== Record set ==
>>
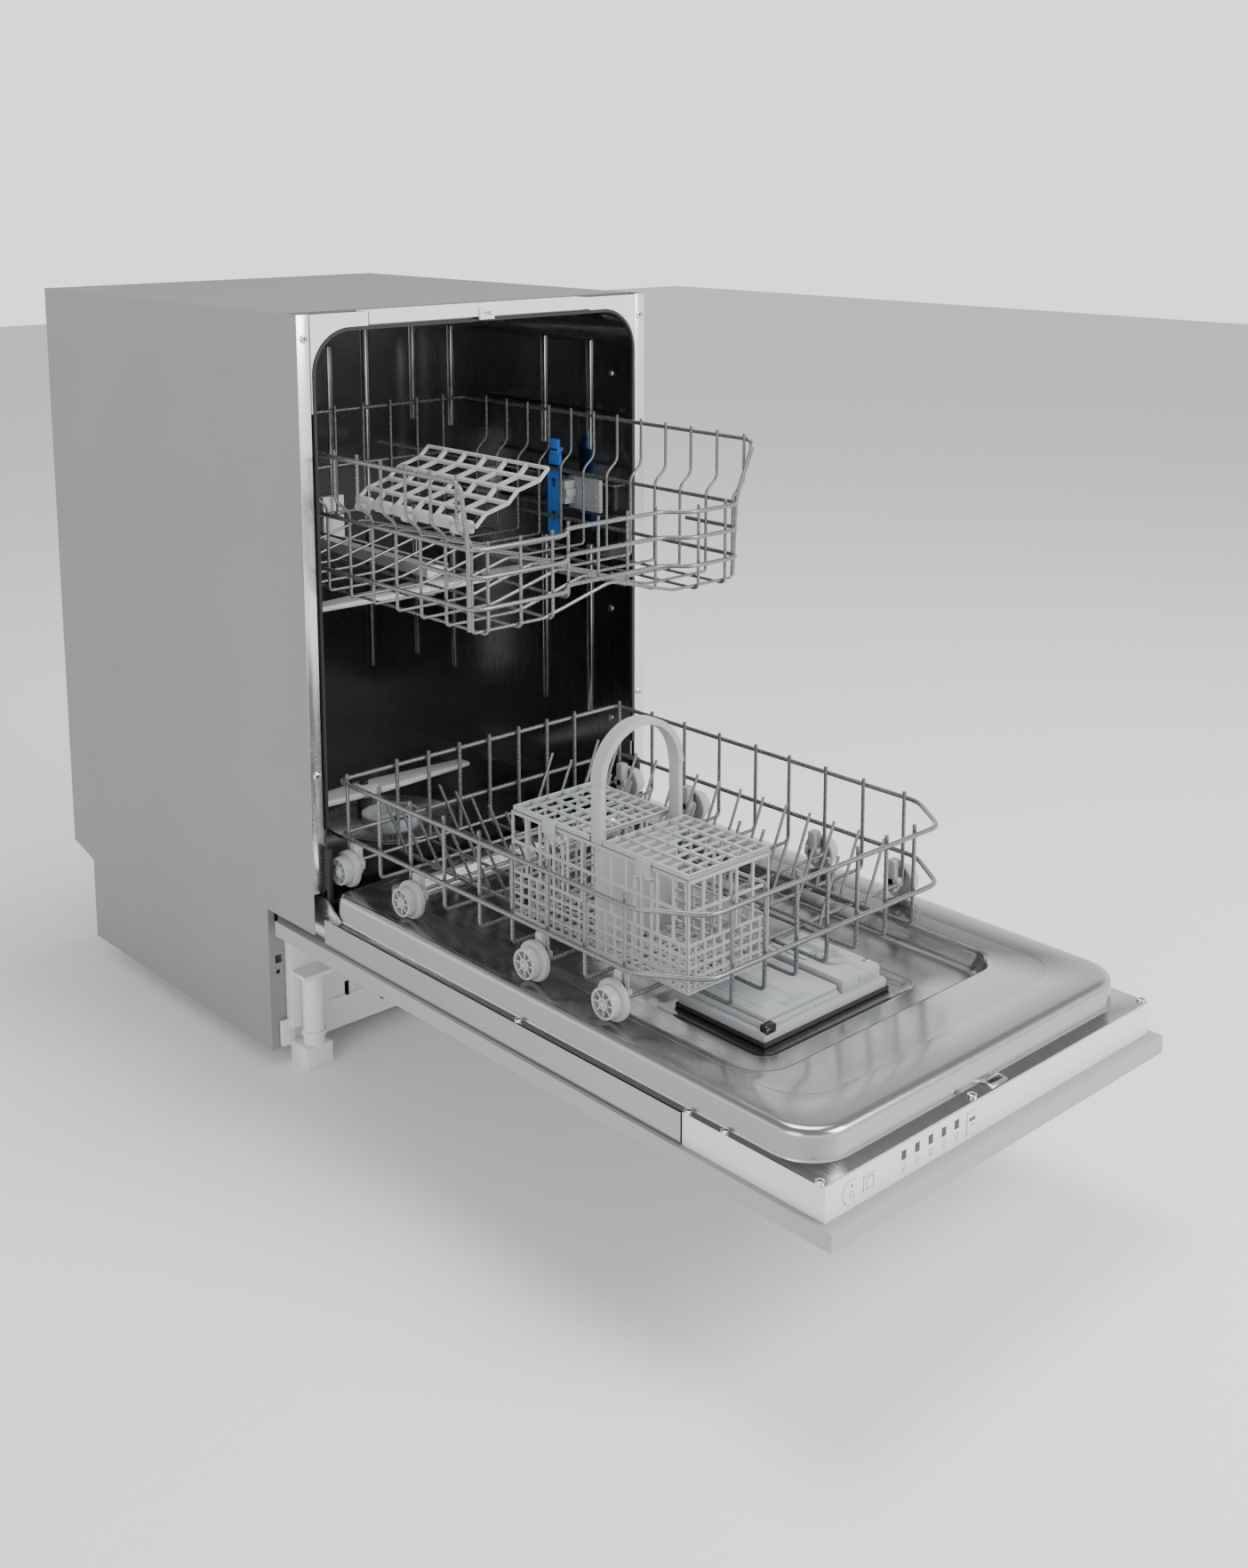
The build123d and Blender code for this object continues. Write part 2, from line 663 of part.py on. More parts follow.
<<
>>
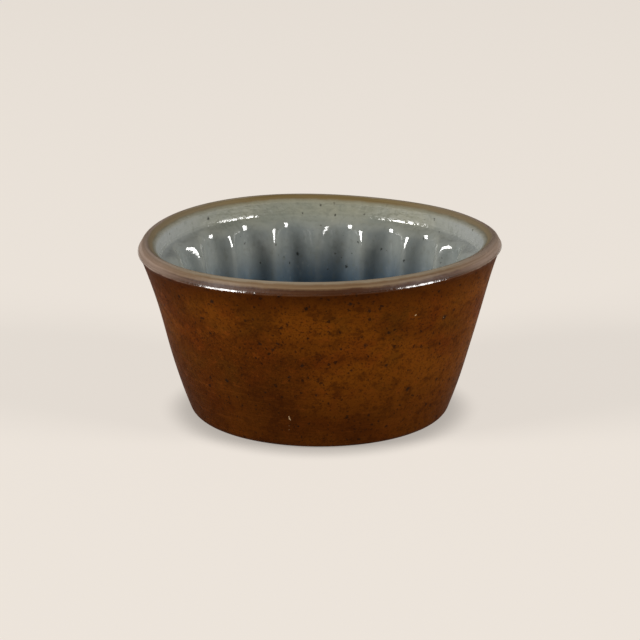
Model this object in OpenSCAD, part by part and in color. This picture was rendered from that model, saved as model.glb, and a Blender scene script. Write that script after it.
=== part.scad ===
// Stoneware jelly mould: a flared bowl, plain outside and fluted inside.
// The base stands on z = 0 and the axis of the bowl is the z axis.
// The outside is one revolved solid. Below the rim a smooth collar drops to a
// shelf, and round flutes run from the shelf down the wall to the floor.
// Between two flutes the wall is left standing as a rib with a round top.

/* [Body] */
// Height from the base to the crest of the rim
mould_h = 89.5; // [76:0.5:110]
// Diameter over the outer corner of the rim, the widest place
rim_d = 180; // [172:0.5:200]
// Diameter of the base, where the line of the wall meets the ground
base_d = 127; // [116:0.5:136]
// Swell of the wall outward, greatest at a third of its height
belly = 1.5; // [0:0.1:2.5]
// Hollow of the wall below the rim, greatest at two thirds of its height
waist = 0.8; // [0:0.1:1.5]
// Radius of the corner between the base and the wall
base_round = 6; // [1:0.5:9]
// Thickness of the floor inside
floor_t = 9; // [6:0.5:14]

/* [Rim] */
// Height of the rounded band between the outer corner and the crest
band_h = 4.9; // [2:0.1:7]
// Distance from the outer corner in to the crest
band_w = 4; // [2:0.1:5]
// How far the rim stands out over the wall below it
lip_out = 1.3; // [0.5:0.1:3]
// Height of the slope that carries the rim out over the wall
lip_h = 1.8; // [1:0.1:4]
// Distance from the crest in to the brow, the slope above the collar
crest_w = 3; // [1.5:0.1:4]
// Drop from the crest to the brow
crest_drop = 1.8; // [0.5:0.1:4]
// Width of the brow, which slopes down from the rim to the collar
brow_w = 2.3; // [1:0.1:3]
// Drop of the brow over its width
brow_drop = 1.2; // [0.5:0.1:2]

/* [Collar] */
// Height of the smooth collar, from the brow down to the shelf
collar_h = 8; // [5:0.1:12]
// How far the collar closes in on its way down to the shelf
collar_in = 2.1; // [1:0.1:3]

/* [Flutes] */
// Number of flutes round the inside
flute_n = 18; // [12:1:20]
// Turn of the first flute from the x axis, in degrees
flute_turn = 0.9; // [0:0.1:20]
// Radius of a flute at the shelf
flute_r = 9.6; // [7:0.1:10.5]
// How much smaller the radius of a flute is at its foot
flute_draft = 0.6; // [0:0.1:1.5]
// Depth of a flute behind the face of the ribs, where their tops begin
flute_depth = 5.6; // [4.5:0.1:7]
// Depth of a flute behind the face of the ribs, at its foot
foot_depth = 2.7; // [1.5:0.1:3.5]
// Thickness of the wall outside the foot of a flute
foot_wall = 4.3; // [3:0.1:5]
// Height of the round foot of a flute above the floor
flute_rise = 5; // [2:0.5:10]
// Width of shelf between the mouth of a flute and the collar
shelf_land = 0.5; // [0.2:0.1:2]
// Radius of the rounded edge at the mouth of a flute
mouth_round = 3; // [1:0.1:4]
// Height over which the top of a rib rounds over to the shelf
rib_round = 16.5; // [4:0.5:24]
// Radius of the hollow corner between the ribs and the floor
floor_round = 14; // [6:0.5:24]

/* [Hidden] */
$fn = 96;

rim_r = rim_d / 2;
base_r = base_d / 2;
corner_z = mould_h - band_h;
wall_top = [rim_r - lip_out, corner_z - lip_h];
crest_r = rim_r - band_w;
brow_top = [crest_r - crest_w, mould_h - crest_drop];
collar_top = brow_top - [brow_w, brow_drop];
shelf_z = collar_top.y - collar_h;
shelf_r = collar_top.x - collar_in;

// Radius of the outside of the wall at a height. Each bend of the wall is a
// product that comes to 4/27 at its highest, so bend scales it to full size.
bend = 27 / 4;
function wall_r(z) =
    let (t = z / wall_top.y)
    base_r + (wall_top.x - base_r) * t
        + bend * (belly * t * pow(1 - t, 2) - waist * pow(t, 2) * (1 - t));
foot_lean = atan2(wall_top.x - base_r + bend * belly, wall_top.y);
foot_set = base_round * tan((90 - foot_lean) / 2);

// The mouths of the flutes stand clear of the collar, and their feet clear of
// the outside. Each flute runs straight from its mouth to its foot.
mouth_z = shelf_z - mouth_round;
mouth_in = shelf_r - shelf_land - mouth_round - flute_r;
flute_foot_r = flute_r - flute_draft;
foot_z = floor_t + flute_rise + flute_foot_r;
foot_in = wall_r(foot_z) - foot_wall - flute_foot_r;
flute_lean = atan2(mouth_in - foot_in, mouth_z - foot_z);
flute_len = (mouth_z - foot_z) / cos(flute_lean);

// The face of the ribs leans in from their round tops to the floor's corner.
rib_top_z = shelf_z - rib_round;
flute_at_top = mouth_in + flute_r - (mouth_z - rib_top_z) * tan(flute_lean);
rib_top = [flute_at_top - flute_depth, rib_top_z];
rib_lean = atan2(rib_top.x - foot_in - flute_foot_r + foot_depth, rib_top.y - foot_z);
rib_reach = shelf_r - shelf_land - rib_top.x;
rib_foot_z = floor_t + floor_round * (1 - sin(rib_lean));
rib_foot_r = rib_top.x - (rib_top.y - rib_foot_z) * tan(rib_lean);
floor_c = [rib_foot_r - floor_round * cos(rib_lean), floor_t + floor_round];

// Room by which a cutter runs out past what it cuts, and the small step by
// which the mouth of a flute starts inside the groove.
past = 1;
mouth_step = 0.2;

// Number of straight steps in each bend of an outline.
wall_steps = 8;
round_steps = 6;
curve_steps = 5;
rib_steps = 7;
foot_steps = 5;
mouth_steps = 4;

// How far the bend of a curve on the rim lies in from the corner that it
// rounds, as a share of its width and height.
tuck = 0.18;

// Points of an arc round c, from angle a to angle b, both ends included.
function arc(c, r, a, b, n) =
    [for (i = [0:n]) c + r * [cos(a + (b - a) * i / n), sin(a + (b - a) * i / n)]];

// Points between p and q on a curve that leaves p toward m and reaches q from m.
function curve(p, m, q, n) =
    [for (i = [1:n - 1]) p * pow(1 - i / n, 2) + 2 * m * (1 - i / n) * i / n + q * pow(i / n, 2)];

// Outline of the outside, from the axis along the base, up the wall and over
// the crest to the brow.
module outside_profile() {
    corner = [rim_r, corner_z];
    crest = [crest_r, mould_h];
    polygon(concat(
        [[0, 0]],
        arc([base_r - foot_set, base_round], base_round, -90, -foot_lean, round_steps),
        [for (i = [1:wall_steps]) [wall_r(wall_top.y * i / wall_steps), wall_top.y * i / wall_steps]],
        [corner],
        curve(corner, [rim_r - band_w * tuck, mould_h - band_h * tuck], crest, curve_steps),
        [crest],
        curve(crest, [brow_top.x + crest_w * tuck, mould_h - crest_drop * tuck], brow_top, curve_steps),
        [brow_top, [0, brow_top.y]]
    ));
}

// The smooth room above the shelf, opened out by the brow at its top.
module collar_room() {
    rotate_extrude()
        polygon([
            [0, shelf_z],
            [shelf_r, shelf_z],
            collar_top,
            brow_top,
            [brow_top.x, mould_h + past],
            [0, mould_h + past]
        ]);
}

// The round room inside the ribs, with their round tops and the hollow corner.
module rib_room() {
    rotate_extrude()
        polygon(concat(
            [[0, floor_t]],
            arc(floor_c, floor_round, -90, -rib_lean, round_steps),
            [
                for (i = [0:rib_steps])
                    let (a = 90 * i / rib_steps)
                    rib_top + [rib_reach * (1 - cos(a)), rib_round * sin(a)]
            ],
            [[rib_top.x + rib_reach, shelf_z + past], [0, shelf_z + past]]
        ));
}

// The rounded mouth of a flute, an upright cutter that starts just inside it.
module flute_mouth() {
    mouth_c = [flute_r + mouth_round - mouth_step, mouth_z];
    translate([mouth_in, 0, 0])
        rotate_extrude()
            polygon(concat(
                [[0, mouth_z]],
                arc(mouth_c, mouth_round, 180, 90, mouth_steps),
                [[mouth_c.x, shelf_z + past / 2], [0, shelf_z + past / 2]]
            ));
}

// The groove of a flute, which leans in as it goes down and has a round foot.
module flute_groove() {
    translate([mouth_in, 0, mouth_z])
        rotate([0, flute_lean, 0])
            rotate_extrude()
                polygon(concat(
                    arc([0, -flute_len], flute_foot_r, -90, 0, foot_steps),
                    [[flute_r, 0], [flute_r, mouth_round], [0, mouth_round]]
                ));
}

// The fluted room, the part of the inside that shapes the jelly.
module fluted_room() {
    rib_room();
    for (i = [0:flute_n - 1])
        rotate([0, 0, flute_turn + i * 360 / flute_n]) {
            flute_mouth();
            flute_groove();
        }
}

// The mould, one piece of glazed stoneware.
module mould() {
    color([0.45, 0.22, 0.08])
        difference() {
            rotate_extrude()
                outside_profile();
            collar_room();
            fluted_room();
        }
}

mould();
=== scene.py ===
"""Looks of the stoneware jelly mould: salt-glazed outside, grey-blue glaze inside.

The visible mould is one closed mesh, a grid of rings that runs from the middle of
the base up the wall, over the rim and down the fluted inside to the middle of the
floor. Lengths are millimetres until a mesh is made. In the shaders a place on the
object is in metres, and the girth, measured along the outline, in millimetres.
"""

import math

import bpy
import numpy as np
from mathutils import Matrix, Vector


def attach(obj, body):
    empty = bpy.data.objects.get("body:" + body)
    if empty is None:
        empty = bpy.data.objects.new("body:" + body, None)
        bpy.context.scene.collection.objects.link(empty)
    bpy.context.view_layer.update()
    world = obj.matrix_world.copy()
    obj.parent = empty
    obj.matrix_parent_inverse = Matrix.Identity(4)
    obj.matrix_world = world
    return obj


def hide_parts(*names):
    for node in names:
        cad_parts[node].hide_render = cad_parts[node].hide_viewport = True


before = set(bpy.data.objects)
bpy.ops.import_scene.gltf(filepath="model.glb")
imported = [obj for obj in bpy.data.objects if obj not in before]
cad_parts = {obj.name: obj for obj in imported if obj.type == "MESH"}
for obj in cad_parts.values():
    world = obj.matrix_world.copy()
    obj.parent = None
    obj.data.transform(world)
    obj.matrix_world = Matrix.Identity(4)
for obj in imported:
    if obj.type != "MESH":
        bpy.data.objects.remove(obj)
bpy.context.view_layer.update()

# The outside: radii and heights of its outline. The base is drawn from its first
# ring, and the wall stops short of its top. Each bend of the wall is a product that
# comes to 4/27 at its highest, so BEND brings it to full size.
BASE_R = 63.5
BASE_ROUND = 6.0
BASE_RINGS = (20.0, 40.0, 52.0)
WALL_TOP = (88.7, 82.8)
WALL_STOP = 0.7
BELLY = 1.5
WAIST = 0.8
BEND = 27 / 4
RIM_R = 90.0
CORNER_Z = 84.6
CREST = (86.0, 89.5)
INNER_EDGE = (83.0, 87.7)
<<
== Challenge ==
Repeat exactly the lines running from the one with "of glazed stoneware." through the one with "obj.matrix_world = world", both included.

== Worked answer ==
// The mould, one piece of glazed stoneware.
module mould() {
    color([0.45, 0.22, 0.08])
        difference() {
            rotate_extrude()
                outside_profile();
            collar_room();
            fluted_room();
        }
}

mould();
=== scene.py ===
"""Looks of the stoneware jelly mould: salt-glazed outside, grey-blue glaze inside.

The visible mould is one closed mesh, a grid of rings that runs from the middle of
the base up the wall, over the rim and down the fluted inside to the middle of the
floor. Lengths are millimetres until a mesh is made. In the shaders a place on the
object is in metres, and the girth, measured along the outline, in millimetres.
"""

import math

import bpy
import numpy as np
from mathutils import Matrix, Vector


def attach(obj, body):
    empty = bpy.data.objects.get("body:" + body)
    if empty is None:
        empty = bpy.data.objects.new("body:" + body, None)
        bpy.context.scene.collection.objects.link(empty)
    bpy.context.view_layer.update()
    world = obj.matrix_world.copy()
    obj.parent = empty
    obj.matrix_parent_inverse = Matrix.Identity(4)
    obj.matrix_world = world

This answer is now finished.